No significant change: 9 reservations showed no statistical change in query duration.
To address concerns that these duration shifts are a statistical illusion caused by changes in query composition, we controlled for workload complexity (measured by average slot-hours per job). The analysis confirms true performance gains: workloads with completely stable query mixes ran 10% to 13% faster, and even those with heavier query mixes saw execution times drop.
Because the performance impact varies by workload, migrating to Fluid autoscaling does not guarantee a performance regression. In fact, many workloads run faster due to lighter cluster activity or other platform optimizations.
Conclusion and next steps
The transition to Fluid autoscaling represents a significant step forward in data warehouse efficiency. However, capacity adjustments can be daunting for engineering leaders concerned about SLA regressions or budget overruns.
Masthead eliminates this risk by making reservation management 100% proactive. Through granular, query-level simulations, Masthead models changes before they hit production, offering both cost optimizations with performance guardrails, and performance improvements with strict cost controls. This bi-directional predictability ensures that every workload migration and reservation adjustment remains completely safe and controlled.

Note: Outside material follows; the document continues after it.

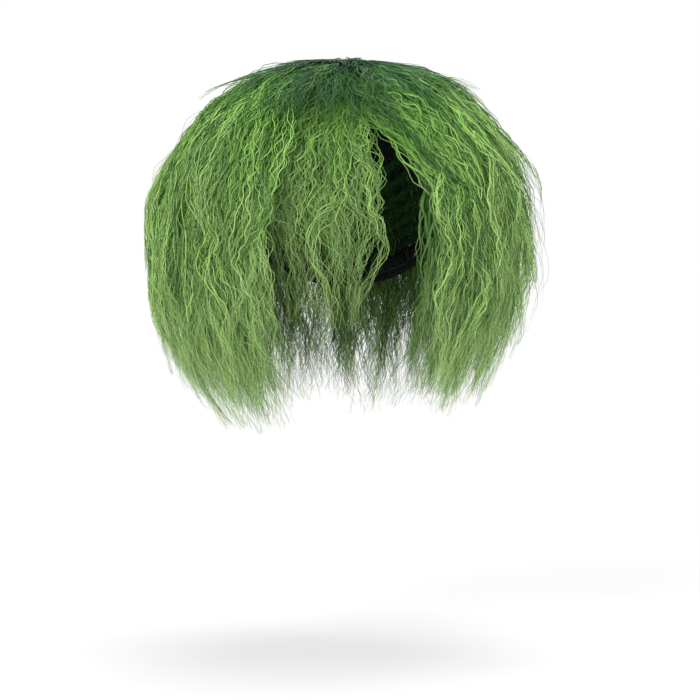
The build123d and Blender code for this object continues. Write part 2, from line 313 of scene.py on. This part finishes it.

To evaluate your potential savings safely, you can run a retrospective simulation on your BigQuery reservation data. If you decide to proceed with the migration, execute the following DDL statement in your GCP administration console to activate Fluid autoscaling for a reservation:
ALTER PROJECT `your-admin-project-id`
SET OPTIONS (
`region-us.preflight_fluid_autoscaling_reservations` = ["your-reservation-name"]
);
By understanding your workload characteristics and leveraging precise telemetry, you can reclaim your slot capacity and optimize your GCP spend.